In 2011 a total of 0.5% of the population received direct financial assistance from the government.

==Religion==
From the 2000 census, 608 or 85.5% belonged to the Swiss Reformed Church, while 22 or 3.1% were Roman Catholic. Of the rest of the population, there was 1 member of an Orthodox church, and there were 18 individuals (or about 2.53% of the population) who belonged to another Christian church. There were 5 (or about 0.70% of the population) who were Muslim. 43 (or about 6.05% of the population) belonged to no church, are agnostic or atheist, and 14 individuals (or about 1.97% of the population) did not answer the question.

==Education==
In Gurzelen about 65% of the population have completed non-mandatory upper secondary education, and 14.4% have completed additional higher education (either university or a Fachhochschule).
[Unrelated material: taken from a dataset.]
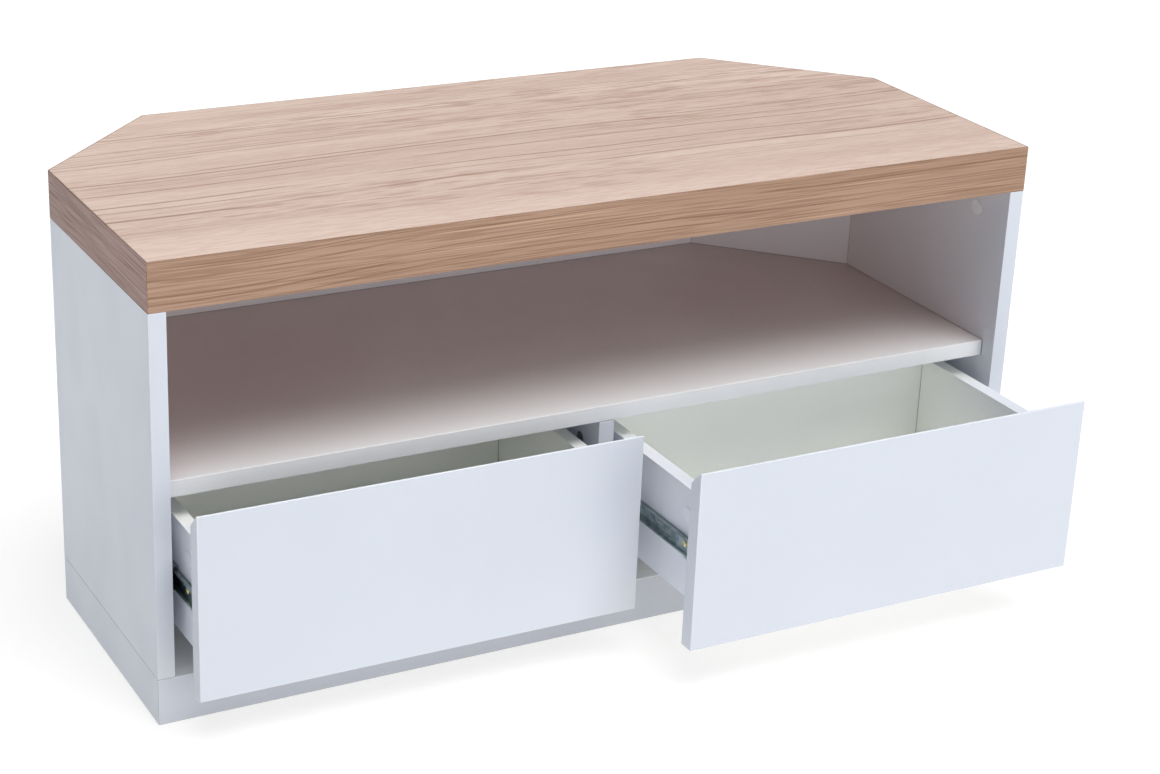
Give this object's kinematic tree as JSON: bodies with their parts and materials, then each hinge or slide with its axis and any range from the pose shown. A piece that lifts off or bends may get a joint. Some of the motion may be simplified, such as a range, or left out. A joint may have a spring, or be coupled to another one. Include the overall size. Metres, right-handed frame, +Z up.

Of the 58 who had completed some form of tertiary schooling listed in the census, 72.4% were Swiss men, 24.1% were Swiss women.

The Canton of Bern school system provides one year of non-obligatory Kindergarten, followed by six years of Primary school. This is followed by three years of obligatory lower Secondary school where the students are separated according to ability and aptitude. Following the lower Secondary students may attend additional schooling or they may enter an apprenticeship.

During the 2011–12 school year, there were a total of 87 students attending classes in Gurzelen. There were 2 kindergarten classes with a total of 27 students in the municipality. The municipality had 3 primary classes and 60 students.

As of In 2000 2000, there were a total of 63 students attending any school in the municipality. Of those, 62 both lived and attended school in the municipality, while one student came from another municipality. During the same year, 39 residents attended schools outside the municipality.